What is asked: From the line with "build_bottom_tape(materials)" to the line with "bpy.data.objects.remove(obj)", both lines included, set down exactly those lines, please, and no others.
** start of Data for the task **
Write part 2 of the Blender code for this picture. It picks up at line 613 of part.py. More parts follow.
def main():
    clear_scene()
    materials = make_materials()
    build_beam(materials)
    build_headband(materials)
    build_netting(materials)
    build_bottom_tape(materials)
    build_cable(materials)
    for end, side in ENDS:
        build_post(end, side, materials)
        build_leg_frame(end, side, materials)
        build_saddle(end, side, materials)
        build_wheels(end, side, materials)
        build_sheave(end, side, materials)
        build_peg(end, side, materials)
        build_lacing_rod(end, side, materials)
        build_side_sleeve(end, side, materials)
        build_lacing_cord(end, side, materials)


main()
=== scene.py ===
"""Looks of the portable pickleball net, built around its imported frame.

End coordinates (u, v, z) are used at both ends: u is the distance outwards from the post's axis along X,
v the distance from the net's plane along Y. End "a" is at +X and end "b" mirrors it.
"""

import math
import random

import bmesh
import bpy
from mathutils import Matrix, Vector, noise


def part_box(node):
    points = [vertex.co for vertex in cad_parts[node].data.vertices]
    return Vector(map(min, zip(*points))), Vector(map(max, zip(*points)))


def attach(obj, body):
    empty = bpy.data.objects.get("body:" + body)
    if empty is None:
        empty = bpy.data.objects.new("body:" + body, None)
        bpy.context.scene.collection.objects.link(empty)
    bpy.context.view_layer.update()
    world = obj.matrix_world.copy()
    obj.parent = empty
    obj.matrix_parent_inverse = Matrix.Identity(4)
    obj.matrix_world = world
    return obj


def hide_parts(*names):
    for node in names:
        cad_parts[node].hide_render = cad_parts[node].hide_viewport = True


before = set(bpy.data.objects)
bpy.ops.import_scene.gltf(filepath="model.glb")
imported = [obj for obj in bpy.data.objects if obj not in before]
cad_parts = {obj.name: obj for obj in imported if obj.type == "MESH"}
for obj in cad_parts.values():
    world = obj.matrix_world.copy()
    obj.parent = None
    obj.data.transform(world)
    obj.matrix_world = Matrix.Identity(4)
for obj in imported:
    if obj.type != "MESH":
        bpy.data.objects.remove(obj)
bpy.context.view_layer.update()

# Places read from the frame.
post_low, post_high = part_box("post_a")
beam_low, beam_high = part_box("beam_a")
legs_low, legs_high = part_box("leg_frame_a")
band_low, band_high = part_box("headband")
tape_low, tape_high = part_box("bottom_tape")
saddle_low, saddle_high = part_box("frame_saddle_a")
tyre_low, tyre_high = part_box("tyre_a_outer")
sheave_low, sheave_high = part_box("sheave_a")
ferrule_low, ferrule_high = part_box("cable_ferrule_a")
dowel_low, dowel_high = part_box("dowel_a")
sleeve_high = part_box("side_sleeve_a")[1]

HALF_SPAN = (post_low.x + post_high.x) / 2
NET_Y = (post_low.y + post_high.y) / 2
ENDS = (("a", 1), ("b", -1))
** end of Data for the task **
** start of Data for the task **
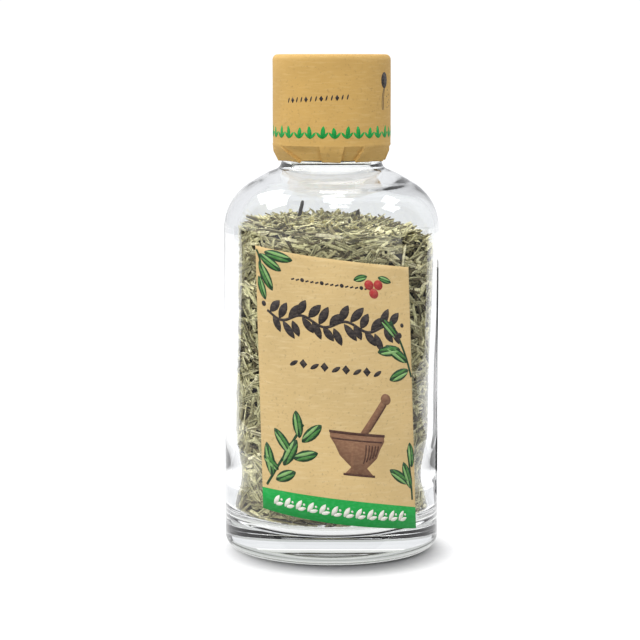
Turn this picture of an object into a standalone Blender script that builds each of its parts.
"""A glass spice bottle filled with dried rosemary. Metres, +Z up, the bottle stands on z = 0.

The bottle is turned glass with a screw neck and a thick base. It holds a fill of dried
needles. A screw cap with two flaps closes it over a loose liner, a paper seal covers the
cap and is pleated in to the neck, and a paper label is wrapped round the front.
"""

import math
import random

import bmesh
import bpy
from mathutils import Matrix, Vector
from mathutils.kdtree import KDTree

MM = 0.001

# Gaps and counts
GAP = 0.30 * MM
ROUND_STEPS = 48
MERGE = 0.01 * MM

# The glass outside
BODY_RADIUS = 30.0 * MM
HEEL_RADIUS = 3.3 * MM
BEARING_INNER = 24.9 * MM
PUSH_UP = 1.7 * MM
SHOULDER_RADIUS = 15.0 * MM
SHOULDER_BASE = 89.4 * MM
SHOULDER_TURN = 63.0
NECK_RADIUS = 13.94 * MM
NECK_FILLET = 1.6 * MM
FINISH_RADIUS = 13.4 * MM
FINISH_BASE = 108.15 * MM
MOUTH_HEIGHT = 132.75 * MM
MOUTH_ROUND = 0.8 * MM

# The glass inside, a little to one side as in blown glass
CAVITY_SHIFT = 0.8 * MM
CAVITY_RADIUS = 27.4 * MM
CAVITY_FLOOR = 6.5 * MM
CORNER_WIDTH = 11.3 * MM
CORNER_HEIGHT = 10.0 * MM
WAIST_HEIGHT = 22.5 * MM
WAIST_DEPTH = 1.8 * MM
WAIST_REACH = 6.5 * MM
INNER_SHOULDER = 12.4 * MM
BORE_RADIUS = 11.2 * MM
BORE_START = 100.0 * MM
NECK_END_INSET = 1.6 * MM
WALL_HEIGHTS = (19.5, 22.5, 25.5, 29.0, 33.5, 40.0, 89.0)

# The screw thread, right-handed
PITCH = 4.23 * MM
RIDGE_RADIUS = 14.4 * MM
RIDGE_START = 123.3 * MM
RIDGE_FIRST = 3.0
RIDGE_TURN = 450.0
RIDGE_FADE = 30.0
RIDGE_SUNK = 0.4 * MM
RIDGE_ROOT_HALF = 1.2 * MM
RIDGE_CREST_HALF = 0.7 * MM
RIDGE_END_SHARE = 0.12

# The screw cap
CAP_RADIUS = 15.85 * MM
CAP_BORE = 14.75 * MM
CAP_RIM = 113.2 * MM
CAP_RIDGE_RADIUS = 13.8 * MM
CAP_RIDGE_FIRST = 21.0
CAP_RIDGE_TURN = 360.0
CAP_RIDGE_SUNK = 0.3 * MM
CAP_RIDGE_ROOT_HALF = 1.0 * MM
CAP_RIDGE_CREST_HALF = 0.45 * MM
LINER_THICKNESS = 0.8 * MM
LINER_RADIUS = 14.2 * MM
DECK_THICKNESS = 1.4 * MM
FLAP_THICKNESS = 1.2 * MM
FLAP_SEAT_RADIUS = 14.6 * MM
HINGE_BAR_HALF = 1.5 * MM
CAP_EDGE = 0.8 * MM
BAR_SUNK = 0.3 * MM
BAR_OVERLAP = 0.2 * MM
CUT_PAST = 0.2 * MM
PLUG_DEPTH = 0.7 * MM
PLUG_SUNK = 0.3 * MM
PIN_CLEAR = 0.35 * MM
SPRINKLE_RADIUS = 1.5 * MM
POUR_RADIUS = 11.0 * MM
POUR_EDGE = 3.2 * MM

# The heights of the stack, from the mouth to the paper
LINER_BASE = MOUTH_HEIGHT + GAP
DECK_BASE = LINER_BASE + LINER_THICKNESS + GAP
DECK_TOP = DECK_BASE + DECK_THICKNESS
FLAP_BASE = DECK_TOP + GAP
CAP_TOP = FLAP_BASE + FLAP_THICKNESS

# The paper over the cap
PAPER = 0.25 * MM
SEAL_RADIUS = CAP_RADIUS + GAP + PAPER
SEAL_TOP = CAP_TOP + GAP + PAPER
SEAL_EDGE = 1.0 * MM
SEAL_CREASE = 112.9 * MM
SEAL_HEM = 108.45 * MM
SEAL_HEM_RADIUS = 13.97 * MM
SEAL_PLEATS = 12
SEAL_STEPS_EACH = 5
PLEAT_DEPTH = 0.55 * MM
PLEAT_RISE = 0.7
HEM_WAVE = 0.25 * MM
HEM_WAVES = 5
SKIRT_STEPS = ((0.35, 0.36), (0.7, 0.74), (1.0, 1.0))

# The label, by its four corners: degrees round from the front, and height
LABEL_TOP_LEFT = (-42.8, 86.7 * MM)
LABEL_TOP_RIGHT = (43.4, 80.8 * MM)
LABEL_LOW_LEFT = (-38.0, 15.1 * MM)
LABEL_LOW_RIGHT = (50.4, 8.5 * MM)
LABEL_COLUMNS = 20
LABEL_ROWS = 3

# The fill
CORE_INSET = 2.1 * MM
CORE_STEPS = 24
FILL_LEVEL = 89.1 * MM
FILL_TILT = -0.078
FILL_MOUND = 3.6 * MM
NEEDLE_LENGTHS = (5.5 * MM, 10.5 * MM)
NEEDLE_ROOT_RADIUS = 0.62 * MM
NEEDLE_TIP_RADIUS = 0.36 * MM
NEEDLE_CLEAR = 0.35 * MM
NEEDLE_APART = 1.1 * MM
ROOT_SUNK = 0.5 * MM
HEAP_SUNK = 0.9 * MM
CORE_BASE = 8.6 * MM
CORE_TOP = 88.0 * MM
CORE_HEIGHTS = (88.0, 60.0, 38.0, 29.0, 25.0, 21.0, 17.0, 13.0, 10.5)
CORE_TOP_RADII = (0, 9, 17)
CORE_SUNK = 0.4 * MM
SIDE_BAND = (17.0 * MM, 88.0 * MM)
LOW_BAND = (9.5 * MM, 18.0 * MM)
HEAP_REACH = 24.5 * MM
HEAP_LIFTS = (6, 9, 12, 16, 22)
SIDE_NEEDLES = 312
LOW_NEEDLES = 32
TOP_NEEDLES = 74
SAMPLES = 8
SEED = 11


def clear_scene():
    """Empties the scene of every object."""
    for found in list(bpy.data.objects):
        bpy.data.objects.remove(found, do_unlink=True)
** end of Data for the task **
** start of Data for the task **
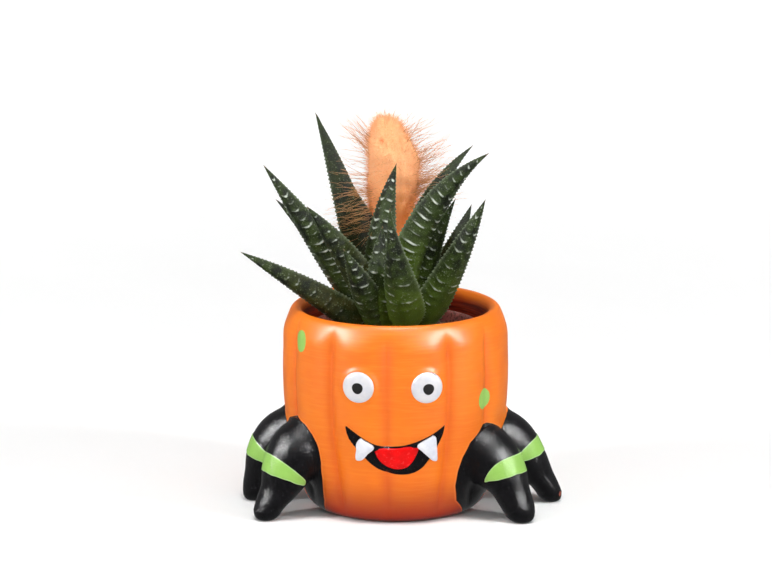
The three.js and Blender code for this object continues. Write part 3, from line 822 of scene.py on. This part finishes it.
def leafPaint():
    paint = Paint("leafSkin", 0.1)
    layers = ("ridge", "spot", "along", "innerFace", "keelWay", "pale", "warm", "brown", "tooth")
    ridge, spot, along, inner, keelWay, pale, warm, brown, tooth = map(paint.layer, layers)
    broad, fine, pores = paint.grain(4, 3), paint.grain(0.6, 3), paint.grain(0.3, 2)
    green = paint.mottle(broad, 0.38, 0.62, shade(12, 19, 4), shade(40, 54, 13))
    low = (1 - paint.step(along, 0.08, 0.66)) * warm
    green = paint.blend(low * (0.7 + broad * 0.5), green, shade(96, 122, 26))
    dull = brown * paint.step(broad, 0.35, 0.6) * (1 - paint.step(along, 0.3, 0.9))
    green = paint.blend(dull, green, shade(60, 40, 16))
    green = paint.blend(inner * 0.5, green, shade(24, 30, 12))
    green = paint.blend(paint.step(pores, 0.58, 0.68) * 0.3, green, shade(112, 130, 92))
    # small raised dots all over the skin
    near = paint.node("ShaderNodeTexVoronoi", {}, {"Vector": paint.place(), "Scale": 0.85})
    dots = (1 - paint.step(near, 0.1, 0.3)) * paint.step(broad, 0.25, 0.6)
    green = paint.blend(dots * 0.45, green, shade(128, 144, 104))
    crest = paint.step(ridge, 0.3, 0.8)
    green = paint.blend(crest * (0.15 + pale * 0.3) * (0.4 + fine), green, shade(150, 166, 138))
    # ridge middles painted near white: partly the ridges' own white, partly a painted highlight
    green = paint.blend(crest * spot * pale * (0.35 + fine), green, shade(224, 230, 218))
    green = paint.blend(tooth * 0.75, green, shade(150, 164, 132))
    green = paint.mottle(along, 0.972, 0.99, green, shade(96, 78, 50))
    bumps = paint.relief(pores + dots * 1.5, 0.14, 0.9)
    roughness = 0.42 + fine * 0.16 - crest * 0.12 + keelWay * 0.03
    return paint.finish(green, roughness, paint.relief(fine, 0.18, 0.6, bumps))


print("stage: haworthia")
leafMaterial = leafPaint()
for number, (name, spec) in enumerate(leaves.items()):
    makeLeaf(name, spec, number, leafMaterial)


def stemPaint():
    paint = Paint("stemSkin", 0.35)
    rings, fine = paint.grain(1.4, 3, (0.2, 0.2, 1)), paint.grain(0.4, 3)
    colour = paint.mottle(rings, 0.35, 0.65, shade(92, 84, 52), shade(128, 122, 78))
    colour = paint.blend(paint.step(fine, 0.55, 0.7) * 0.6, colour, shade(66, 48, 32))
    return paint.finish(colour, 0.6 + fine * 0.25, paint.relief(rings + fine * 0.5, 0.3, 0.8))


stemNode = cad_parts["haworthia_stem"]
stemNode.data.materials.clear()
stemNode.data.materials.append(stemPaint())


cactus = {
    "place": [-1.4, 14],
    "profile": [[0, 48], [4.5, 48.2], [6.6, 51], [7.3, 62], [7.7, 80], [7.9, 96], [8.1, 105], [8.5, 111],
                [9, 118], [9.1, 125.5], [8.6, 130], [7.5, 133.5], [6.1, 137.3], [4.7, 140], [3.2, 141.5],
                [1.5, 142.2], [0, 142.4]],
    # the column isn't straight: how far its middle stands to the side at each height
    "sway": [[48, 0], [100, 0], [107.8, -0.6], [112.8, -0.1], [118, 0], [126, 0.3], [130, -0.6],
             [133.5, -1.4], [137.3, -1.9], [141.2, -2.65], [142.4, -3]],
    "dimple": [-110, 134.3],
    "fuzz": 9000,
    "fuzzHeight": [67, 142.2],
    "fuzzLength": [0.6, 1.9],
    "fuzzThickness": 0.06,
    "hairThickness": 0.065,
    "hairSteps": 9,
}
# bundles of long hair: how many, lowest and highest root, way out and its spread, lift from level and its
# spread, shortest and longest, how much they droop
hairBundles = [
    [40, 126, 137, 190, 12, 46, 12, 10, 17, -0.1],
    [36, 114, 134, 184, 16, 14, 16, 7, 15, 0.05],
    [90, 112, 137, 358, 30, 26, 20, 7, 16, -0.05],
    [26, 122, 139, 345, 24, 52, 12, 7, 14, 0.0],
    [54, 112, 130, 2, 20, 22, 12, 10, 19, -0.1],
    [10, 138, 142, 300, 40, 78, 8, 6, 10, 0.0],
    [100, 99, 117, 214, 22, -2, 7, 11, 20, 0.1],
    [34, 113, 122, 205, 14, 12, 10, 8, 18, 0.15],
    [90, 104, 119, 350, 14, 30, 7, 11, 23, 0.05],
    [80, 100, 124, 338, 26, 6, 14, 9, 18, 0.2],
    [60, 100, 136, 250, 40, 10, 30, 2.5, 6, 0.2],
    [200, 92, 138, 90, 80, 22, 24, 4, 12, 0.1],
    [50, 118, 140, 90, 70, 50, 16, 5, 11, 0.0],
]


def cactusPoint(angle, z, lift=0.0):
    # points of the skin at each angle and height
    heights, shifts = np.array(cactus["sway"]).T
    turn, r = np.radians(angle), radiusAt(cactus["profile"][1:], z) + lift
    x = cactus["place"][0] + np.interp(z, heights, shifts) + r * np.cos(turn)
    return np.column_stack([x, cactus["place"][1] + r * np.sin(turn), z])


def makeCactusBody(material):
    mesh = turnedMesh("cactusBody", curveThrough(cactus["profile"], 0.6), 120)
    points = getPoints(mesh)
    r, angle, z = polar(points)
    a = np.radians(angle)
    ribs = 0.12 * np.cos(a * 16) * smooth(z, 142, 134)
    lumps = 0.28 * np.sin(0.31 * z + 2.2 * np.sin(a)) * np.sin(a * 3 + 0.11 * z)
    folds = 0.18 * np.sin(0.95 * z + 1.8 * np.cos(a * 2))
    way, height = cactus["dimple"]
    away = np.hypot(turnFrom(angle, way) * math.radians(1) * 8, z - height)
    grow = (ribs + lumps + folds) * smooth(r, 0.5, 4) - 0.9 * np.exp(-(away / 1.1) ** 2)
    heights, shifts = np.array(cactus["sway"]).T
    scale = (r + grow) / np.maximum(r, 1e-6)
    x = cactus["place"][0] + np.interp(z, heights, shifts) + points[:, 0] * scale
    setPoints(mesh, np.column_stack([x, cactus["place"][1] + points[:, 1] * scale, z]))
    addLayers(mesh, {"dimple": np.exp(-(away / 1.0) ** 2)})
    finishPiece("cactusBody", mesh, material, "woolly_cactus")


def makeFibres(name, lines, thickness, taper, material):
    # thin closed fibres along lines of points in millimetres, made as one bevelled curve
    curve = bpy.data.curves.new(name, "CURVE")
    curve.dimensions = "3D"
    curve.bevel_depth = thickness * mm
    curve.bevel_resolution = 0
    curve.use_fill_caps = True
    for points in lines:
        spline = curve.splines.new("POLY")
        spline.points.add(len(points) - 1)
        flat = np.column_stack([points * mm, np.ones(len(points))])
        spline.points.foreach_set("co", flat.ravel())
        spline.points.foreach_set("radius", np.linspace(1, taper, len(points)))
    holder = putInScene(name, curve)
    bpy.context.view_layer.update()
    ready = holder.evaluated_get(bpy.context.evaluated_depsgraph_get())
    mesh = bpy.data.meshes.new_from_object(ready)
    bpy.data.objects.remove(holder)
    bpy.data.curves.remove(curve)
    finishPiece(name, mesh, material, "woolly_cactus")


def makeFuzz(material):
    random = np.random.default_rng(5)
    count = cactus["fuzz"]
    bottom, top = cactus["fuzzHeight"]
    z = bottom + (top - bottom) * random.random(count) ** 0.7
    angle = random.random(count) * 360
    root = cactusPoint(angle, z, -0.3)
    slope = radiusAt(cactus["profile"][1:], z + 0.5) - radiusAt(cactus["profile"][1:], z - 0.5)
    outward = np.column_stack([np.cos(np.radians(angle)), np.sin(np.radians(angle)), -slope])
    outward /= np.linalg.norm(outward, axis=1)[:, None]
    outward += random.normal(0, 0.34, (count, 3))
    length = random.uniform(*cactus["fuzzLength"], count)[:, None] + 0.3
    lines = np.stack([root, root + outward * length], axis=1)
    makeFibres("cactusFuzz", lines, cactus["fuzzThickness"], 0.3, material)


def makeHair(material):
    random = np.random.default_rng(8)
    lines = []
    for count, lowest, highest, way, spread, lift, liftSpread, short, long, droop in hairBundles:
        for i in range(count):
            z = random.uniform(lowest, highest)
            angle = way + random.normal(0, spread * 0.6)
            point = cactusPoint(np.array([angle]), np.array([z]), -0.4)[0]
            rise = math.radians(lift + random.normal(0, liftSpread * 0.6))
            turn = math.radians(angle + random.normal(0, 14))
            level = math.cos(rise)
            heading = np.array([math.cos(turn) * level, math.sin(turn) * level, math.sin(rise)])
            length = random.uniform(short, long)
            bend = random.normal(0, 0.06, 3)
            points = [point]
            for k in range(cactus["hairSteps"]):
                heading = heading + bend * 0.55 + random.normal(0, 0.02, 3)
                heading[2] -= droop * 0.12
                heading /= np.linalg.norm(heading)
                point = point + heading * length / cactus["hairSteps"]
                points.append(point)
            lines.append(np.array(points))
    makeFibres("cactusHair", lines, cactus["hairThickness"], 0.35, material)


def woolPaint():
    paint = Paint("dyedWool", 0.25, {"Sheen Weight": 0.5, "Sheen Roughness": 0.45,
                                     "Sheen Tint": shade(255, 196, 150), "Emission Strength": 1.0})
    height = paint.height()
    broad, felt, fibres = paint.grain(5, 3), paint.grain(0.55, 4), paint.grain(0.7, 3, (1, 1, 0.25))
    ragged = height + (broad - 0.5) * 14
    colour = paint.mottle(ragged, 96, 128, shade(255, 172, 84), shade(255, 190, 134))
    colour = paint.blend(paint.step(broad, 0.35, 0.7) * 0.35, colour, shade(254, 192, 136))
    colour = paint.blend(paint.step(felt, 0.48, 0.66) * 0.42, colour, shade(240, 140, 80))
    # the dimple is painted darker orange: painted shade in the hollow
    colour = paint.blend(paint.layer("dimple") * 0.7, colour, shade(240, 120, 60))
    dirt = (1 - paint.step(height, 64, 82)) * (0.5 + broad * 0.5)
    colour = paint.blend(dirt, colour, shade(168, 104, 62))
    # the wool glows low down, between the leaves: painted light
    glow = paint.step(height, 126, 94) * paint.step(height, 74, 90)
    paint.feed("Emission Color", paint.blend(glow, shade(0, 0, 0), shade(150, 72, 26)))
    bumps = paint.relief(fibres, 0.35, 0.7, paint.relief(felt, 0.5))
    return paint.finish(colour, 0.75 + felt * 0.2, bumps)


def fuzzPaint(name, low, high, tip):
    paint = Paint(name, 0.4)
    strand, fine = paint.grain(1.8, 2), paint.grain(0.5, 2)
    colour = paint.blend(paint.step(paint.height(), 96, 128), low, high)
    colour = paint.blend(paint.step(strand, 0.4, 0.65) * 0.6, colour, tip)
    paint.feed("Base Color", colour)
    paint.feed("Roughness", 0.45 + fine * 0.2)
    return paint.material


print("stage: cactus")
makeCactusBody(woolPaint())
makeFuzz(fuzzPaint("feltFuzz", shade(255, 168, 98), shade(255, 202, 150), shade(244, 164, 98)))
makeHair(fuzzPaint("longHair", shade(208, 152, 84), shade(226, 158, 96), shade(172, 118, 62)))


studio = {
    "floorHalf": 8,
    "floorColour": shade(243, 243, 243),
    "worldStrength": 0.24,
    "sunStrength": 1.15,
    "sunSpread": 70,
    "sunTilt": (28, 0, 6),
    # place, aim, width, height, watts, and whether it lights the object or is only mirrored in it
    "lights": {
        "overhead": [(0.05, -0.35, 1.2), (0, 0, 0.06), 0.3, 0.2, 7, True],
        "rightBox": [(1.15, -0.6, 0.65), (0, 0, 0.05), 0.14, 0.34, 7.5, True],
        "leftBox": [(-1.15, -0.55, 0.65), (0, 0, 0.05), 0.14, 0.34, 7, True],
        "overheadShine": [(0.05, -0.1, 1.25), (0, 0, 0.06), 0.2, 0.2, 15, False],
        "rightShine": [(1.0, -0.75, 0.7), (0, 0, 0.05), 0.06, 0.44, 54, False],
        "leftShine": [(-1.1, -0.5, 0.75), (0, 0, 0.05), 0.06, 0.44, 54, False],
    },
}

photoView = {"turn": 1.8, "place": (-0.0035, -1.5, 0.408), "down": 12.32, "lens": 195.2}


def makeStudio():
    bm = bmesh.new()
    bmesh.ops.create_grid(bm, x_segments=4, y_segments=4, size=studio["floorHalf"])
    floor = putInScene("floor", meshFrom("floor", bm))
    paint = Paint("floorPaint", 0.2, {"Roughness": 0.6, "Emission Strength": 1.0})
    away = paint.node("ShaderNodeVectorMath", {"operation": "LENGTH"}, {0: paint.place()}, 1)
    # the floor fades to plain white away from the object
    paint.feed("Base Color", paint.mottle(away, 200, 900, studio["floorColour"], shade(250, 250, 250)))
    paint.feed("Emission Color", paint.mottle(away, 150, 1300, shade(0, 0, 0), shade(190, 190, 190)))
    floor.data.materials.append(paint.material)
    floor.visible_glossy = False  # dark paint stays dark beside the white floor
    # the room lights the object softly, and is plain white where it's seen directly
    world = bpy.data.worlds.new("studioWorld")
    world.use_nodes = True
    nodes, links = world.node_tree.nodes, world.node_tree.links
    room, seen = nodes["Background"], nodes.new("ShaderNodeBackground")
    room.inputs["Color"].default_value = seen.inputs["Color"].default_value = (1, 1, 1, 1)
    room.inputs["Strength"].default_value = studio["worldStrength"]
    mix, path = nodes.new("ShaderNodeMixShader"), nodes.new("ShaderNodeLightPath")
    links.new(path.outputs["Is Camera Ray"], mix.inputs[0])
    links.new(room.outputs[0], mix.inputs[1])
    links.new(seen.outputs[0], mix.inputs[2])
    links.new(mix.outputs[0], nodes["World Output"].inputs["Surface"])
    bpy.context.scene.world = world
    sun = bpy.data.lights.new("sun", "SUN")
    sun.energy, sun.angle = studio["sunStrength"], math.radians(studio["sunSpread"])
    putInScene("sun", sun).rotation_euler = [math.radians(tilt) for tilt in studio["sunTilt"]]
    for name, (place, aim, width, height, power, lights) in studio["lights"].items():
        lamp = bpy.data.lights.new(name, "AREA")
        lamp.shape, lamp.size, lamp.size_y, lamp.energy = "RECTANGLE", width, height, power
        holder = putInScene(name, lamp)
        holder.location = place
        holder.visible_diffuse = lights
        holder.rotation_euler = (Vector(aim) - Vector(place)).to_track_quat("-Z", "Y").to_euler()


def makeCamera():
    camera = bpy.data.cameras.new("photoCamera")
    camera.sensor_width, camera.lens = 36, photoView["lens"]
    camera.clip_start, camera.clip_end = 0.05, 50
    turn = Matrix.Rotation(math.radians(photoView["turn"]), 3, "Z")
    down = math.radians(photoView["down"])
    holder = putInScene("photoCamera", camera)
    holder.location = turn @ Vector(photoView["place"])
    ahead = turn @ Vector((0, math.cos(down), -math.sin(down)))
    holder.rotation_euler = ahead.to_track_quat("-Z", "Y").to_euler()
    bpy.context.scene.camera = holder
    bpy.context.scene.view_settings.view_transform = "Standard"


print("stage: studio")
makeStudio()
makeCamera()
** end of Data for the task **
Solution to the problem:
    build_bottom_tape(materials)
    build_cable(materials)
    for end, side in ENDS:
        build_post(end, side, materials)
        build_leg_frame(end, side, materials)
        build_saddle(end, side, materials)
        build_wheels(end, side, materials)
        build_sheave(end, side, materials)
        build_peg(end, side, materials)
        build_lacing_rod(end, side, materials)
        build_side_sleeve(end, side, materials)
        build_lacing_cord(end, side, materials)


main()
=== scene.py ===
"""Looks of the portable pickleball net, built around its imported frame.

End coordinates (u, v, z) are used at both ends: u is the distance outwards from the post's axis along X,
v the distance from the net's plane along Y. End "a" is at +X and end "b" mirrors it.
"""

import math
import random

import bmesh
import bpy
from mathutils import Matrix, Vector, noise


def part_box(node):
    points = [vertex.co for vertex in cad_parts[node].data.vertices]
    return Vector(map(min, zip(*points))), Vector(map(max, zip(*points)))


def attach(obj, body):
    empty = bpy.data.objects.get("body:" + body)
    if empty is None:
        empty = bpy.data.objects.new("body:" + body, None)
        bpy.context.scene.collection.objects.link(empty)
    bpy.context.view_layer.update()
    world = obj.matrix_world.copy()
    obj.parent = empty
    obj.matrix_parent_inverse = Matrix.Identity(4)
    obj.matrix_world = world
    return obj


def hide_parts(*names):
    for node in names:
        cad_parts[node].hide_render = cad_parts[node].hide_viewport = True


before = set(bpy.data.objects)
bpy.ops.import_scene.gltf(filepath="model.glb")
imported = [obj for obj in bpy.data.objects if obj not in before]
cad_parts = {obj.name: obj for obj in imported if obj.type == "MESH"}
for obj in cad_parts.values():
    world = obj.matrix_world.copy()
    obj.parent = None
    obj.data.transform(world)
    obj.matrix_world = Matrix.Identity(4)
for obj in imported:
    if obj.type != "MESH":
        bpy.data.objects.remove(obj)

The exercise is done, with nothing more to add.